The EFSF Director Klaus Regling confirmed that the grant was extended to Greece, but noted that no other funds will be granted after June, until the new mission of the supervisory Troika has been carried out in Athens.
The "General Accounting" department of the Greek State also confirmed that the state fund has received part of the instalments provided for in the memorandum, which amounted to 4.2 billion Euros. The balance of 1.1 billion Euros is expected to be disbursed in June, but nothing should be considered as sure. The sum of 4.2 billion Euros will be used for payment of bonds of the European Central Bank, which expire on 18 May, as well as interests.
50 percent of expenses for salaries and pensions
* 50 percent of government expenses are salaries and pensions. Despite the cuts, the amount for pensions this year will exceed 31 billion Euros, while the salaries of civil servants, military officers and workers in local authorities will reach 17.9 billion Euros.
* Due to the crisis and increased unemployment, welfare costs have also increased and this year they will reach 14.1 billion Euros.
* In order to be able to function the State will allocate 10.9 billion Euros and public investment will reach 7.9 billion Euros.
* The State has other expenses amounting to 2.9 billion Euros, and it will have to send 2.4 billion Euros of VAT revenue to the European Union.
* Interest expenses, after the "debt pruning", will amount to 13 billion Euros, and so far 6 billion Euros have been paid.
* From taxes the state plans to collect 52.2 billion Euros, from EU funds 4.7 billion Euros, insurance funds deposits 20 billion Euros, and from local fees 8 billion Euros.
The State cost of operation might exceed 100 billion Euros by the end of the year.
Given the nightmare, the Bank of Greece and the Ministry of Finance are fully informing the parties about the possible financial situation if the loan agreement is cancelled. The state will not be able to pay the interest provided for debt service and it will eventually be forced to cut wages and pensions.

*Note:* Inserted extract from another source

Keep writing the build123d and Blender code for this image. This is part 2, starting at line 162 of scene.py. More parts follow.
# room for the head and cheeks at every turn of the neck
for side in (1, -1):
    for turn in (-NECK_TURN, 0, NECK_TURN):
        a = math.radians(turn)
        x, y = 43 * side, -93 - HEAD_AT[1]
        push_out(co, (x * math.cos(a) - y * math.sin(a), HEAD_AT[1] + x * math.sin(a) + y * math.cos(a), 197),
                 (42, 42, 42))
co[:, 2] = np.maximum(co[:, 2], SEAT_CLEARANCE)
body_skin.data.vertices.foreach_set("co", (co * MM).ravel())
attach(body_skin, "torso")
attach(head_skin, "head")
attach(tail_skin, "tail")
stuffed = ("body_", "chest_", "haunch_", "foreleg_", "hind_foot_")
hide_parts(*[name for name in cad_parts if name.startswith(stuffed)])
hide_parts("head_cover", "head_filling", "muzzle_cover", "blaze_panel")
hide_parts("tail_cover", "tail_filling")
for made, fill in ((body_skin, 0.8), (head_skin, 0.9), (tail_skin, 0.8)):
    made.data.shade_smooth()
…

According to estimates, the State operating expenses will exceed 100 billion Euros by the end of the year. This amount includes 12.8 billion Euros for interest on the debt service. Meanwhile, revenues from taxes, contributions, etc. are not expected to exceed 84.7 billion Euros, and if the recession deepens, as provided by analysts, they will decrease even more.
As a result, the deficit will exceed 15-16 billion Euros, while in the case of the hypothetical scenario of non-payment of interest, the primary deficit this year will exceed 2.5 billion Euros. In order to cover this amount, the State will be forced to resort to borrowing. But given that the markets will remain closed, the State will be forced to proceed to a partial suspension of payments.